§ **Provided material**:

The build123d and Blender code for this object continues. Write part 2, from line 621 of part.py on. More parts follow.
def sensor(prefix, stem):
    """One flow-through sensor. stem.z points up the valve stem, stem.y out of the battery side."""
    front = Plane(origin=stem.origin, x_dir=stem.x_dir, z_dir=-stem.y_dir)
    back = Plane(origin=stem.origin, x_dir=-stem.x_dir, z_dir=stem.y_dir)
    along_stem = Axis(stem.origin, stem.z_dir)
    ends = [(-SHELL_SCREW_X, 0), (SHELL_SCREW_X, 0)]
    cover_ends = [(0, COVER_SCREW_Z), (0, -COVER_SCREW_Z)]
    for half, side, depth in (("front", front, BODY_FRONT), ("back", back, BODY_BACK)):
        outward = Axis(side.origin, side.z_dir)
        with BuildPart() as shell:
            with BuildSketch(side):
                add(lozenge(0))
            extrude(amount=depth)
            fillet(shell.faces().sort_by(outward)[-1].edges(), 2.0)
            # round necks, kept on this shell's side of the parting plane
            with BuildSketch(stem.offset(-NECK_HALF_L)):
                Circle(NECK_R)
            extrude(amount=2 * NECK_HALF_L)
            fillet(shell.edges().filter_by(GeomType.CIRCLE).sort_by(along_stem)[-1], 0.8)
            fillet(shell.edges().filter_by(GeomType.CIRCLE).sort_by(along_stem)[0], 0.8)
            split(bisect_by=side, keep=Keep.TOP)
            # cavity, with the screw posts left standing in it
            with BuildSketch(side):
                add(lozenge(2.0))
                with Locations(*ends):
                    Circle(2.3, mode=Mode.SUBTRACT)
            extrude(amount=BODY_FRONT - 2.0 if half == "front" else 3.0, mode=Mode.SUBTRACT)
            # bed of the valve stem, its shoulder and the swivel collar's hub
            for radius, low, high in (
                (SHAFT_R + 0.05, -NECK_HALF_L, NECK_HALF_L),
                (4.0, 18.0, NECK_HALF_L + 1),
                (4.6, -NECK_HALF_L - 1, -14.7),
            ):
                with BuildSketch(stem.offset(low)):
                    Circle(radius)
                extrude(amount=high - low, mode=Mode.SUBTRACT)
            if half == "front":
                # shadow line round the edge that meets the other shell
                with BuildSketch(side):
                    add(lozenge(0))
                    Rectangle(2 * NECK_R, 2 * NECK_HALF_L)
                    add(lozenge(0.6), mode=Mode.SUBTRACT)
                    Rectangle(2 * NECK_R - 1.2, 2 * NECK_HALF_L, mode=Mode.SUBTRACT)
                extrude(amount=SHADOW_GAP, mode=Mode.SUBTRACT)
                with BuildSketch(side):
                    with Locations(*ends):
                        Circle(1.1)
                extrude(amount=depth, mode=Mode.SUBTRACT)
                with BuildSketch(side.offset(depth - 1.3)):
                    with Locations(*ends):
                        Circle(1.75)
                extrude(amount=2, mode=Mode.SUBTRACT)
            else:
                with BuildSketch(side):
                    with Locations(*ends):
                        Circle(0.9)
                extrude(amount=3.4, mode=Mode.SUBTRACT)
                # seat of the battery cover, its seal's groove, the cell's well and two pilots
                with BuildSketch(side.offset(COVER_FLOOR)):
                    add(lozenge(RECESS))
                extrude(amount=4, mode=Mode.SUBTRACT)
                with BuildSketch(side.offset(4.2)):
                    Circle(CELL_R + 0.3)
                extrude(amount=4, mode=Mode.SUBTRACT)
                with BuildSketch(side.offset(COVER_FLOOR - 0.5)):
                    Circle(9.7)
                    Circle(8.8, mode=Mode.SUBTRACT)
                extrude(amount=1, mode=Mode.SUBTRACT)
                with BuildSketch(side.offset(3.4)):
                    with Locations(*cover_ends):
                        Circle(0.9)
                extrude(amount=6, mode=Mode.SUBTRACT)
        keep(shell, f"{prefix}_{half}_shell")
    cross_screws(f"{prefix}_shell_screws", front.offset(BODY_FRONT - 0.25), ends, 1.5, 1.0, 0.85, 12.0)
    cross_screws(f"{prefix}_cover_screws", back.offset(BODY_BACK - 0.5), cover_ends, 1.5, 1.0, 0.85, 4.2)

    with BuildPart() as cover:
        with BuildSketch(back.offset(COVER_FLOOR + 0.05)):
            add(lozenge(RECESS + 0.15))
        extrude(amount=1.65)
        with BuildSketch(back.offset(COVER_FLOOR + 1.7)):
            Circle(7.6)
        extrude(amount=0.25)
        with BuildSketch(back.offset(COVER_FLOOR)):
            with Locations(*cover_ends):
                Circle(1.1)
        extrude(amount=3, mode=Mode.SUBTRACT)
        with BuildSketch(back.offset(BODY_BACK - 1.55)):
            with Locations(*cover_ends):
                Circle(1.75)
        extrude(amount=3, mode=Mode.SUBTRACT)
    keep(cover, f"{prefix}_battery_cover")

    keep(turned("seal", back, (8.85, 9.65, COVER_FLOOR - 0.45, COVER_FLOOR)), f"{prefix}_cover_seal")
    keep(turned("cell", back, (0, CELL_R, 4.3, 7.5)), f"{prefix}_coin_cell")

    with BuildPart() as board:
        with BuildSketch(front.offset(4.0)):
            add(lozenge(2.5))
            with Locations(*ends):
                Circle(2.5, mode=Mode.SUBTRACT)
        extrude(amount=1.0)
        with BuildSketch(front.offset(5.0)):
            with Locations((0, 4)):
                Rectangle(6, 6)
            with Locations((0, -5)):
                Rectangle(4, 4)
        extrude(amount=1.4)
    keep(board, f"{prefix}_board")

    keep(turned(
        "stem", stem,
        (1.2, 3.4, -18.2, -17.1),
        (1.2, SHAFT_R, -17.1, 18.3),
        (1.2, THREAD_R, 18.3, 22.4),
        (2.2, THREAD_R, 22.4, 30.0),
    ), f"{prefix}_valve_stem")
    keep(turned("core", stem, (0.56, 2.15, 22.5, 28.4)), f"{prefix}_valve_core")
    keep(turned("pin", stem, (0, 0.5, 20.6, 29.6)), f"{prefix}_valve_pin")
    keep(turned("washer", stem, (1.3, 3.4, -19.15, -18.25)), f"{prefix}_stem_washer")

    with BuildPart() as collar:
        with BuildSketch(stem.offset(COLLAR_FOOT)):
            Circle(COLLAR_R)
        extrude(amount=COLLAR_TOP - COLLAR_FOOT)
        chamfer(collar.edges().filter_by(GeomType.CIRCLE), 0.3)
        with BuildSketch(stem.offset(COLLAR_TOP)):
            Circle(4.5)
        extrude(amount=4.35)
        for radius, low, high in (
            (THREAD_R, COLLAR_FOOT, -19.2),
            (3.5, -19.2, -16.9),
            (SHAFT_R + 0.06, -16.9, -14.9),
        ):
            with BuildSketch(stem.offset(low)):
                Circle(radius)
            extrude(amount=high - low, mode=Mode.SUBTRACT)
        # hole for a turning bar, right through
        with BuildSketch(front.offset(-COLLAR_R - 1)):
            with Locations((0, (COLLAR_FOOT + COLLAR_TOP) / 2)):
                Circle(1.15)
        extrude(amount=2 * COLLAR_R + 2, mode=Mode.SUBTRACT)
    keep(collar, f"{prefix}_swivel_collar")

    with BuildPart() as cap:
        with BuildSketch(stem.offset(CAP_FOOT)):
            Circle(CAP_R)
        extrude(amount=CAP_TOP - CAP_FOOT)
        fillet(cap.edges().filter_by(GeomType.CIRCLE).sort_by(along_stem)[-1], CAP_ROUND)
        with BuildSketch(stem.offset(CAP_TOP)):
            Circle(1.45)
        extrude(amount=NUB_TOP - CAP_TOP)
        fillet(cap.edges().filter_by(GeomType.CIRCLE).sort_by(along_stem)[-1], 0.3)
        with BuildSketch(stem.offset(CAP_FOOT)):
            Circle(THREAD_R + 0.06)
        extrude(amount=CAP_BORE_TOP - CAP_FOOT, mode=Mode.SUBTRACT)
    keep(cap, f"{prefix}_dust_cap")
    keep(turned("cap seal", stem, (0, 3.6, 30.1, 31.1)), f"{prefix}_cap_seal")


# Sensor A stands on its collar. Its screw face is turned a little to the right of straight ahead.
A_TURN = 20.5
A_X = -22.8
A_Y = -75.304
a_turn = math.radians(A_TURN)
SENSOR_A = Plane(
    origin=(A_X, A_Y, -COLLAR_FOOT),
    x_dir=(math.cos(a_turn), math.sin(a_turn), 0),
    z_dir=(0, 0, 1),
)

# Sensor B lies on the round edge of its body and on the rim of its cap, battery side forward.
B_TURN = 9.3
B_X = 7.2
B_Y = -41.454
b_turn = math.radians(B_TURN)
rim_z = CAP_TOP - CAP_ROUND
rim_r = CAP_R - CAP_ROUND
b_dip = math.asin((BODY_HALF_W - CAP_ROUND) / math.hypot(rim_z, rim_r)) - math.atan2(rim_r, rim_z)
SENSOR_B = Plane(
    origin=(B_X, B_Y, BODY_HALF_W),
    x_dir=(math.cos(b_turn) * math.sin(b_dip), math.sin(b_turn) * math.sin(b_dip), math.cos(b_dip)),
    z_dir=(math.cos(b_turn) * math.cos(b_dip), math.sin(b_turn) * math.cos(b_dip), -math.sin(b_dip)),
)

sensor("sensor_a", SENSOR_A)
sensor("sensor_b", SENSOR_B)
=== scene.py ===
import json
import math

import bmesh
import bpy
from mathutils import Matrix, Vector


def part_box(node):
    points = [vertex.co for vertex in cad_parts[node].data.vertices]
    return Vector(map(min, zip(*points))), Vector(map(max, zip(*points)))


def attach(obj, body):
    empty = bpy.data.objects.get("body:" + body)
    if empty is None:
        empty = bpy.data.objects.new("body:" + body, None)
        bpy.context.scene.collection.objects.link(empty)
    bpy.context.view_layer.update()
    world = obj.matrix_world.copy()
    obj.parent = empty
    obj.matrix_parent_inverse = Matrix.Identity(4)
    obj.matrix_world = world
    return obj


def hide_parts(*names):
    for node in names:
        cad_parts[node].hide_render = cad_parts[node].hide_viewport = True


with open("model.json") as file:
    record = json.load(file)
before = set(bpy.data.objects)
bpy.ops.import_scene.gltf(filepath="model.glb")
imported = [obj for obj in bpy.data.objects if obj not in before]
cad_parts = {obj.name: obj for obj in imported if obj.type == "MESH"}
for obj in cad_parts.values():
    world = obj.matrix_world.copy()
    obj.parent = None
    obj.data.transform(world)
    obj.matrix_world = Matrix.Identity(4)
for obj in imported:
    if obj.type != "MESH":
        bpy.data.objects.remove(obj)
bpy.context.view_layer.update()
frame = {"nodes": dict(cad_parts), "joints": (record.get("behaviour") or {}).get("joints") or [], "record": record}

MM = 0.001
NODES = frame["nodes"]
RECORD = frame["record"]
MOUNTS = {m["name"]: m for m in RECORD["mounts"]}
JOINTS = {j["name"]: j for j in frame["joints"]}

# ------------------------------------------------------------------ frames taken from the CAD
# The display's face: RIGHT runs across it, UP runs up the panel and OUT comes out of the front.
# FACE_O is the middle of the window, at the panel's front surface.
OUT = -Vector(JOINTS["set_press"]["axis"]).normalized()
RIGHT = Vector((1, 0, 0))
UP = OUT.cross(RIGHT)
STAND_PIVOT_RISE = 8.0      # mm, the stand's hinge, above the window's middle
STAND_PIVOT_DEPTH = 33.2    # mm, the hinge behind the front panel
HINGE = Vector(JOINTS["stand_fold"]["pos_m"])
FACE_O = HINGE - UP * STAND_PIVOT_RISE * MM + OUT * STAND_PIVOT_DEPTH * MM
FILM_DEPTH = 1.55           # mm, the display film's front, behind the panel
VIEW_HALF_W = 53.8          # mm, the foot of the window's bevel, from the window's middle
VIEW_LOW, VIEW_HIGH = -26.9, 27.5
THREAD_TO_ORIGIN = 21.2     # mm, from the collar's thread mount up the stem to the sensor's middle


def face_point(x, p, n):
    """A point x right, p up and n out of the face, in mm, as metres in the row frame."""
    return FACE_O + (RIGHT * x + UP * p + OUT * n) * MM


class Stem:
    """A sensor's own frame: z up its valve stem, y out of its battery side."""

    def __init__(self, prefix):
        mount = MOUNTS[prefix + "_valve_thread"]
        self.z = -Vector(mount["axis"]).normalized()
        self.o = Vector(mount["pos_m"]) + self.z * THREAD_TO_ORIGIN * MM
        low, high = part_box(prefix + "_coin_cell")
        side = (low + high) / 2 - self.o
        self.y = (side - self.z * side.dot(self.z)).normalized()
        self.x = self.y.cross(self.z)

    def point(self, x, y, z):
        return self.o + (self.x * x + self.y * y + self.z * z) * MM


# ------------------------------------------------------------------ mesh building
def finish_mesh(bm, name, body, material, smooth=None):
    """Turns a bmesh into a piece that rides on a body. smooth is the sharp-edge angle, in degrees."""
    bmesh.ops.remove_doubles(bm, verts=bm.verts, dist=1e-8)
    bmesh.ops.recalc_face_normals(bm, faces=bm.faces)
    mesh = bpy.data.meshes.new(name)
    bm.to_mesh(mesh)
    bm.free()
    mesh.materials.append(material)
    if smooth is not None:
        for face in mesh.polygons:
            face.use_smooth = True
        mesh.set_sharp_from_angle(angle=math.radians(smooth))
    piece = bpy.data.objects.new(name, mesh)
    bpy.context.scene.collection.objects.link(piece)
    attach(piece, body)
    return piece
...
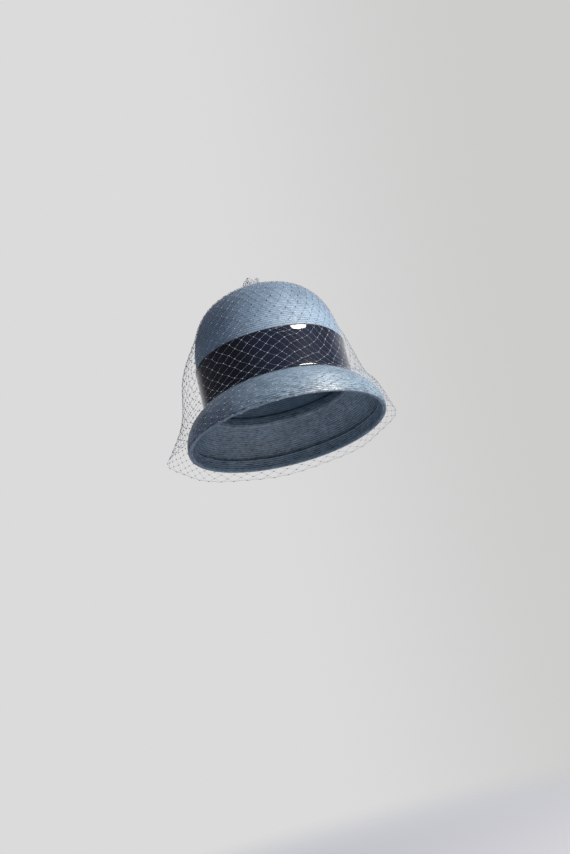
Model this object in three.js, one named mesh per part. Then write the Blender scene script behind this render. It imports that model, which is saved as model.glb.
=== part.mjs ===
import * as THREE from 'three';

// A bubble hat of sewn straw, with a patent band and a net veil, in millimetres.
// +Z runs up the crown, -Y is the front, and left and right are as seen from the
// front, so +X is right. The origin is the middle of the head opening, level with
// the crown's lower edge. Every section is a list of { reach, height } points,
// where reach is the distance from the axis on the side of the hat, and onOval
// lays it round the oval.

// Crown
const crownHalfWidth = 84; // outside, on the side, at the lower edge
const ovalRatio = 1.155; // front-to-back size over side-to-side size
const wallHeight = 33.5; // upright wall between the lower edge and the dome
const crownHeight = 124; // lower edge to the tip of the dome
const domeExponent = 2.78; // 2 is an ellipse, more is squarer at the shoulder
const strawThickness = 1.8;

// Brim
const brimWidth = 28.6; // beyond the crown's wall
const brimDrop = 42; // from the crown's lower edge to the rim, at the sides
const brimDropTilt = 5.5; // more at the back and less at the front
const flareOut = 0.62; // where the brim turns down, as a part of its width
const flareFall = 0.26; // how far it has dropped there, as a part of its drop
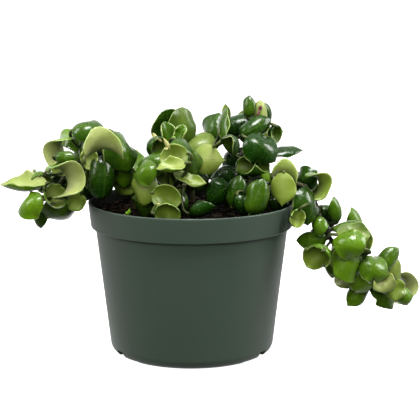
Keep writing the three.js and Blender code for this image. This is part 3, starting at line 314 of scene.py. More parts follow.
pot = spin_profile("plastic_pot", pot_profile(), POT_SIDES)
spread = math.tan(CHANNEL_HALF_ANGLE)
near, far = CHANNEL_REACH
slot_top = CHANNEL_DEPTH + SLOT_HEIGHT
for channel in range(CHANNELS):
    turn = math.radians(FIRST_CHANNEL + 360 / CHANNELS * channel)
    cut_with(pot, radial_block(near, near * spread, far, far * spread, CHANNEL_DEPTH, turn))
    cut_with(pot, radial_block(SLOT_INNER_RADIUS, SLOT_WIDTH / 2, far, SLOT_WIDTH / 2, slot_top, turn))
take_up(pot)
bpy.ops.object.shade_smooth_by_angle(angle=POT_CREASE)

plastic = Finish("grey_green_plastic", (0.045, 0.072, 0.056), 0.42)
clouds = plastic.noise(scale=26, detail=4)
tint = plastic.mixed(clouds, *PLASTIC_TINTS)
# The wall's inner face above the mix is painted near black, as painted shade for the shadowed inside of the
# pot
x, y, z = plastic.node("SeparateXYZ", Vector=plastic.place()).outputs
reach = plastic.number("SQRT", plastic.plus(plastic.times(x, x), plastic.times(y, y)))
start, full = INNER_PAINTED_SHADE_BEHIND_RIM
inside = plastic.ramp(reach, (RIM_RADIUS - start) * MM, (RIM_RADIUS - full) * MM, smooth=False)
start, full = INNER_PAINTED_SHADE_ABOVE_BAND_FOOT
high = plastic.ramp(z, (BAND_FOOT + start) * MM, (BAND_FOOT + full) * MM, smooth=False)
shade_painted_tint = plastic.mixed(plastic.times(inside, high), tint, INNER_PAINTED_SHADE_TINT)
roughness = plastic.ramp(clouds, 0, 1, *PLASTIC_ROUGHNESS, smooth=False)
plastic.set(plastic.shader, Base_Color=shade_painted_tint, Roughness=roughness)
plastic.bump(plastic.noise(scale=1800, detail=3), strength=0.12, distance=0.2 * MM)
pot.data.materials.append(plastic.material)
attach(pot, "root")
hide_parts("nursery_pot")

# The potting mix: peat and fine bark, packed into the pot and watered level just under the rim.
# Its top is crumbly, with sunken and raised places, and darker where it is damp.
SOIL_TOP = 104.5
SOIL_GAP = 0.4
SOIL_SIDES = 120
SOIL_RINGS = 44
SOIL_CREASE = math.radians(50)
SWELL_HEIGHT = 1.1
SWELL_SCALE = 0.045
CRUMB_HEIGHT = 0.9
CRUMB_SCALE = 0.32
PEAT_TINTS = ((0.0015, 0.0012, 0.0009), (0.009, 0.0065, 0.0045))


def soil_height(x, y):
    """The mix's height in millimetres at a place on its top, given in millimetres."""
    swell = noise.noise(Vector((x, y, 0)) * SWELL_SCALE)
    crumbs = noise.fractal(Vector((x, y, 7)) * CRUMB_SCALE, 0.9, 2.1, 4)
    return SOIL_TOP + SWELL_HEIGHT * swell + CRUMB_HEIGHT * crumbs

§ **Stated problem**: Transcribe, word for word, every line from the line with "Model this object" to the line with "import * as THREE from 'three';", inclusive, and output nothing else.

§ **Response below**:
Model this object in three.js, one named mesh per part. Then write the Blender scene script behind this render. It imports that model, which is saved as model.glb.
=== part.mjs ===
import * as THREE from 'three';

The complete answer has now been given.